WHAT YOU WILL DO
Restate the entries below word for word, omitting nothing.

INFORMATION GIVEN
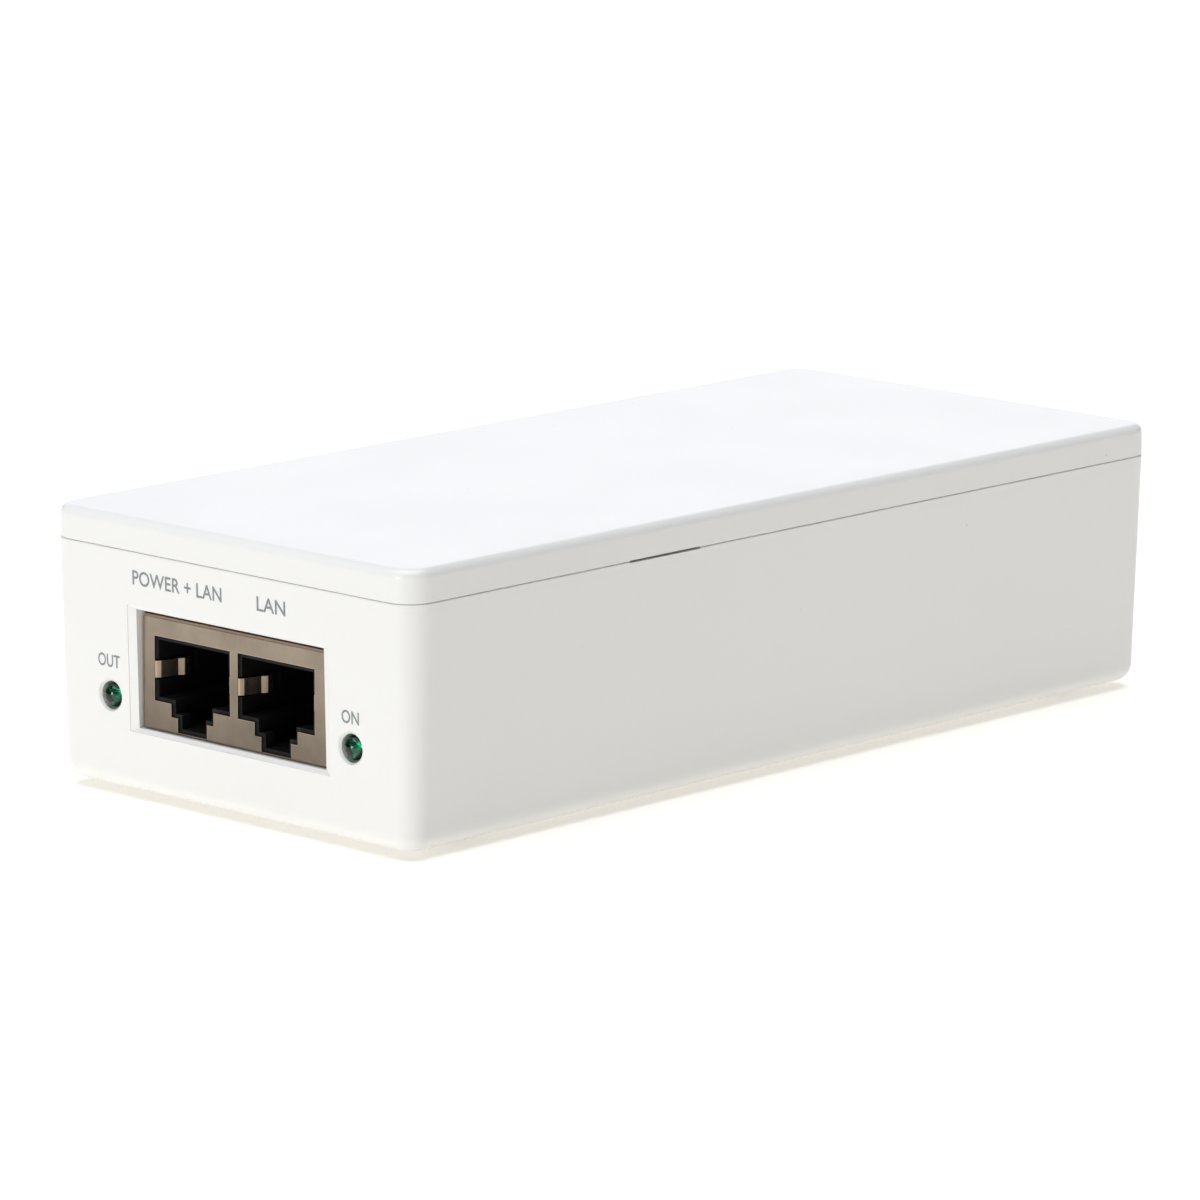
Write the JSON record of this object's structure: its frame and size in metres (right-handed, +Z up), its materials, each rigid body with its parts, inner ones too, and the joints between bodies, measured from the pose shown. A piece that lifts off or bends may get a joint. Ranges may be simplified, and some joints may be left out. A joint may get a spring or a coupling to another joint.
{
  "type": "poe injector",
  "caption": "Desktop PoE injector: white two-part case, shielded twin data jack and status lights at the front, mains inlet behind, supply board inside, lift-off cover.",
  "frame": {"origin": "on the desk, under the middle of the case: the bottom faces of the rubber feet are at z = 0", "axes": "-Y is the front, with the data ports; +Y is the back, with the mains inlet; +X is on the right of someone who looks at the ports; +Z is up"},
  "size_m": [0.06, 0.134, 0.0341],
  "materials": {
    "case_plastic": "fine satin moulded polycarbonate blend, warm white",
    "foot_rubber": "soft dark grey elastomer",
    "screw_steel": "zinc-plated steel",
    "label_film": "blank silver-grey polyester film",
    "insulating_film": "dark formable insulation film",
    "shield_nickel": "nickel-plated phosphor bronze sheet, warm grey",
    "jack_nylon": "black glass-filled nylon",
    "contact_gold": "gold flash over nickel on drawn wire",
    "lamp_epoxy": "green diffused epoxy, unlit",
    "tinned_copper": "tinned copper",
    "spacer_nylon": "natural nylon",
    "inlet_plastic": "black thermoset-look plastic",
    "blade_nickel": "nickel-plated brass",
    "fuse_glass": "clear glass tube",
    "varistor_epoxy": "blue epoxy dip",
    "film_capacitor_box": "yellow flame-retardant box",
    "ferrite": "sintered dark grey ferrite",
    "enamelled_copper": "enamelled copper wire",
    "package_epoxy": "black moulding compound",
    "sleeve_black": "heat-shrink sleeve",
    "heatsink_aluminium": "bare rolled aluminium",
    "bobbin_phenolic": "black phenolic",
    "winding_tape": "yellow polyester tape",
    "disc_epoxy": "blue epoxy-dipped ceramic disc",
    "data_magnetics": "black moulded package",
    "chip_ceramic": "fired ceramic with tinned ends",
    "board_laminate": "green solder mask over fibreglass laminate"
  },
  "bodies": {
    "base": {"base_shell": "case_plastic", "rubber_feet": "foot_rubber", "cover_screws": "screw_steel", "rating_label": "label_film", "insulation_sheet": "insulating_film", "jack_shield": "shield_nickel", "jack_housing": "jack_nylon", "contact_carriers": "jack_nylon", "output_port_contacts": "contact_gold", "input_port_contacts": "contact_gold", "left_status_light": "lamp_epoxy", "right_status_light": "lamp_epoxy", "light_leads": "tinned_copper", "light_spacers": "spacer_nylon", "mains_inlet": "inlet_plastic", "inlet_pins": "blade_nickel", "fuse_tube": "fuse_glass", "fuse_caps": "blade_nickel", "fuse_clips": "blade_nickel", "surge_varistor": "varistor_epoxy", "x_capacitor": "film_capacitor_box", "choke_core": "ferrite", "choke_windings": "enamelled_copper", "choke_stand": "bobbin_phenolic", "bridge_rectifier": "package_epoxy", "bulk_capacitor": "sleeve_black", "bulk_capacitor_leads": "tinned_copper", "primary_heatsink": "heatsink_aluminium", "output_heatsink": "heatsink_aluminium", "switching_transistor": "package_epoxy", "output_diode": "package_epoxy", "power_tabs": "tinned_copper", "heatsink_screws": "screw_steel", "transformer_core": "ferrite", "transformer_bobbin": "bobbin_phenolic", "transformer_winding": "winding_tape", "y_capacitors": "disc_epoxy", "output_capacitors": "sleeve_black", "output_choke_core": "ferrite", "output_choke_winding": "enamelled_copper", "data_transformers": "data_magnetics", "control_chips": "package_epoxy", "chip_parts": "chip_ceramic", "component_leads": "tinned_copper", "main_board": "board_laminate"},
    "cover": {"top_cover": "case_plastic"}
  },
  "joints": [
    {"name": "cover_lift", "type": "slide", "parent": "base", "child": "cover", "axis": [0, 0, 1], "range_m": [0, 0.06]}
  ]
}
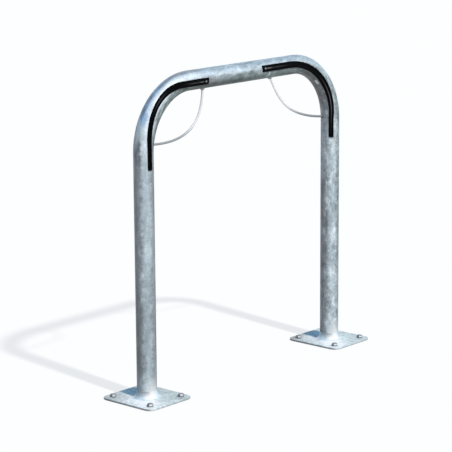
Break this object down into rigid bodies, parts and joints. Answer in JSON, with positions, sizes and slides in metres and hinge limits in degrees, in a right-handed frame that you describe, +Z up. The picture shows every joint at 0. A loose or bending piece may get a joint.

THE COMPLETED TASK
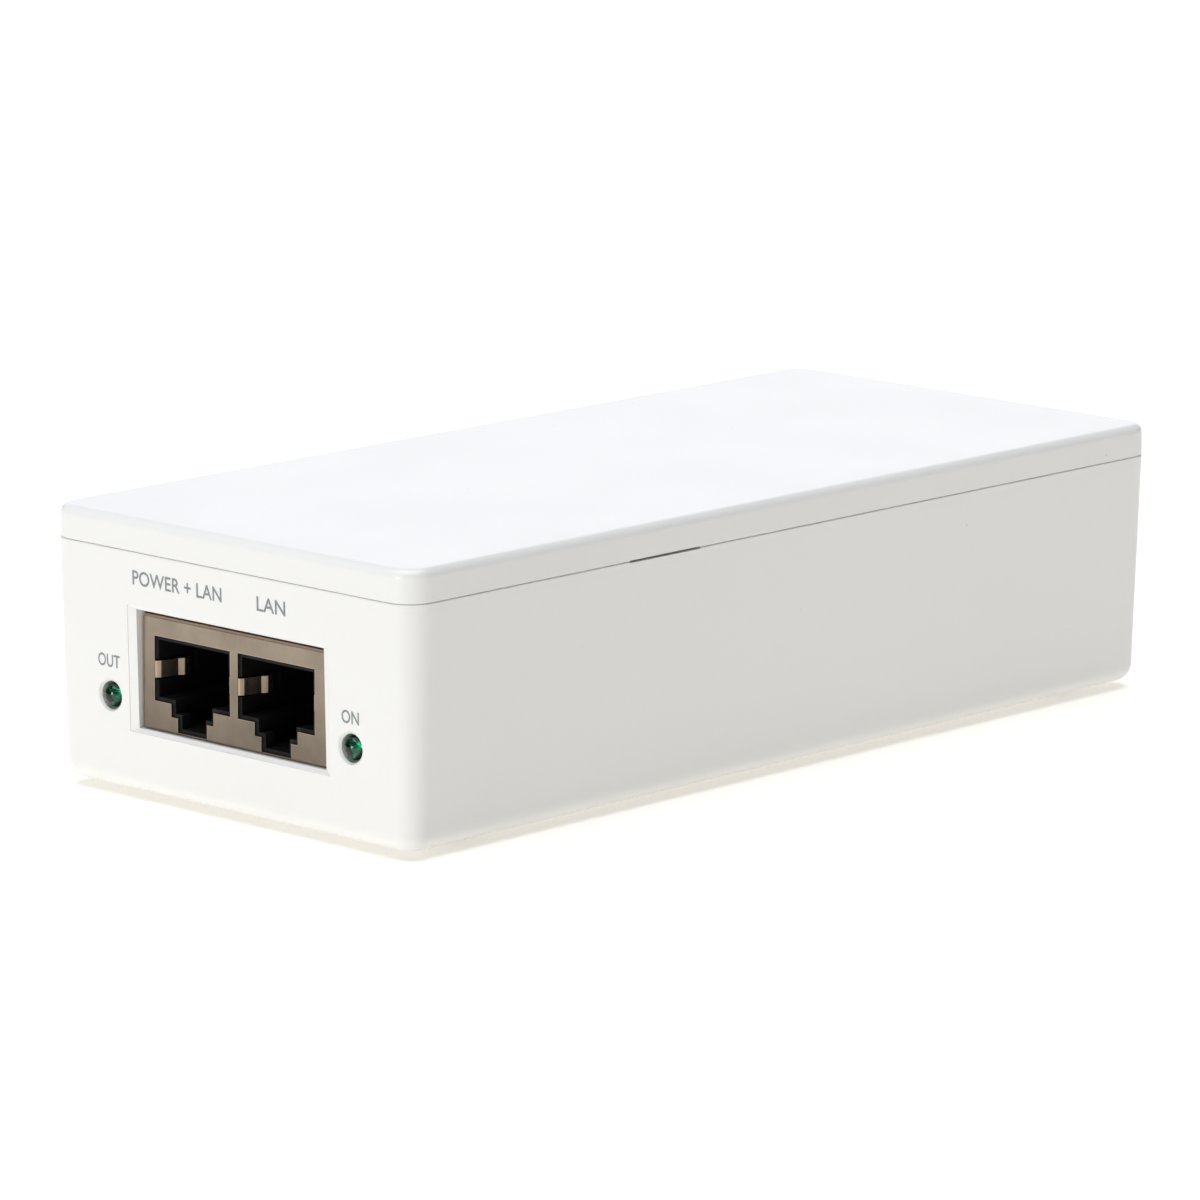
Write the JSON record of this object's structure: its frame and size in metres (right-handed, +Z up), its materials, each rigid body with its parts, inner ones too, and the joints between bodies, measured from the pose shown. A piece that lifts off or bends may get a joint. Ranges may be simplified, and some joints may be left out. A joint may get a spring or a coupling to another joint.
{
  "type": "poe injector",
  "caption": "Desktop PoE injector: white two-part case, shielded twin data jack and status lights at the front, mains inlet behind, supply board inside, lift-off cover.",
  "frame": {"origin": "on the desk, under the middle of the case: the bottom faces of the rubber feet are at z = 0", "axes": "-Y is the front, with the data ports; +Y is the back, with the mains inlet; +X is on the right of someone who looks at the ports; +Z is up"},
  "size_m": [0.06, 0.134, 0.0341],
  "materials": {
    "case_plastic": "fine satin moulded polycarbonate blend, warm white",
    "foot_rubber": "soft dark grey elastomer",
    "screw_steel": "zinc-plated steel",
    "label_film": "blank silver-grey polyester film",
    "insulating_film": "dark formable insulation film",
    "shield_nickel": "nickel-plated phosphor bronze sheet, warm grey",
    "jack_nylon": "black glass-filled nylon",
    "contact_gold": "gold flash over nickel on drawn wire",
    "lamp_epoxy": "green diffused epoxy, unlit",
    "tinned_copper": "tinned copper",
    "spacer_nylon": "natural nylon",
    "inlet_plastic": "black thermoset-look plastic",
    "blade_nickel": "nickel-plated brass",
    "fuse_glass": "clear glass tube",
    "varistor_epoxy": "blue epoxy dip",
    "film_capacitor_box": "yellow flame-retardant box",
    "ferrite": "sintered dark grey ferrite",
    "enamelled_copper": "enamelled copper wire",
    "package_epoxy": "black moulding compound",
    "sleeve_black": "heat-shrink sleeve",
    "heatsink_aluminium": "bare rolled aluminium",
    "bobbin_phenolic": "black phenolic",
    "winding_tape": "yellow polyester tape",
    "disc_epoxy": "blue epoxy-dipped ceramic disc",
    "data_magnetics": "black moulded package",
    "chip_ceramic": "fired ceramic with tinned ends",
    "board_laminate": "green solder mask over fibreglass laminate"
  },
  "bodies": {
    "base": {"base_shell": "case_plastic", "rubber_feet": "foot_rubber", "cover_screws": "screw_steel", "rating_label": "label_film", "insulation_sheet": "insulating_film", "jack_shield": "shield_nickel", "jack_housing": "jack_nylon", "contact_carriers": "jack_nylon", "output_port_contacts": "contact_gold", "input_port_contacts": "contact_gold", "left_status_light": "lamp_epoxy", "right_status_light": "lamp_epoxy", "light_leads": "tinned_copper", "light_spacers": "spacer_nylon", "mains_inlet": "inlet_plastic", "inlet_pins": "blade_nickel", "fuse_tube": "fuse_glass", "fuse_caps": "blade_nickel", "fuse_clips": "blade_nickel", "surge_varistor": "varistor_epoxy", "x_capacitor": "film_capacitor_box", "choke_core": "ferrite", "choke_windings": "enamelled_copper", "choke_stand": "bobbin_phenolic", "bridge_rectifier": "package_epoxy", "bulk_capacitor": "sleeve_black", "bulk_capacitor_leads": "tinned_copper", "primary_heatsink": "heatsink_aluminium", "output_heatsink": "heatsink_aluminium", "switching_transistor": "package_epoxy", "output_diode": "package_epoxy", "power_tabs": "tinned_copper", "heatsink_screws": "screw_steel", "transformer_core": "ferrite", "transformer_bobbin": "bobbin_phenolic", "transformer_winding": "winding_tape", "y_capacitors": "disc_epoxy", "output_capacitors": "sleeve_black", "output_choke_core": "ferrite", "output_choke_winding": "enamelled_copper", "data_transformers": "data_magnetics", "control_chips": "package_epoxy", "chip_parts": "chip_ceramic", "component_leads": "tinned_copper", "main_board": "board_laminate"},
    "cover": {"top_cover": "case_plastic"}
  },
  "joints": [
    {"name": "cover_lift", "type": "slide", "parent": "base", "child": "cover", "axis": [0, 0, 1], "range_m": [0, 0.06]}
  ]
}
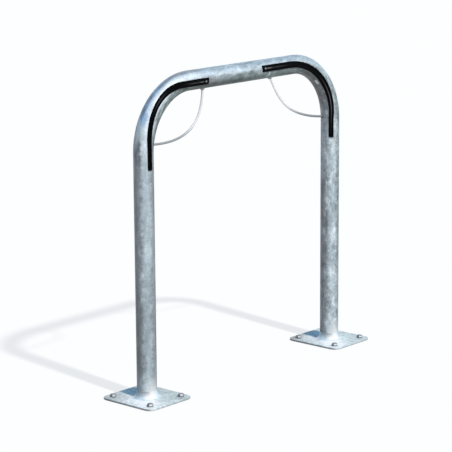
Break this object down into rigid bodies, parts and joints. Answer in JSON, with positions, sizes and slides in metres and hinge limits in degrees, in a right-handed frame that you describe, +Z up. The picture shows every joint at 0. A loose or bending piece may get a joint.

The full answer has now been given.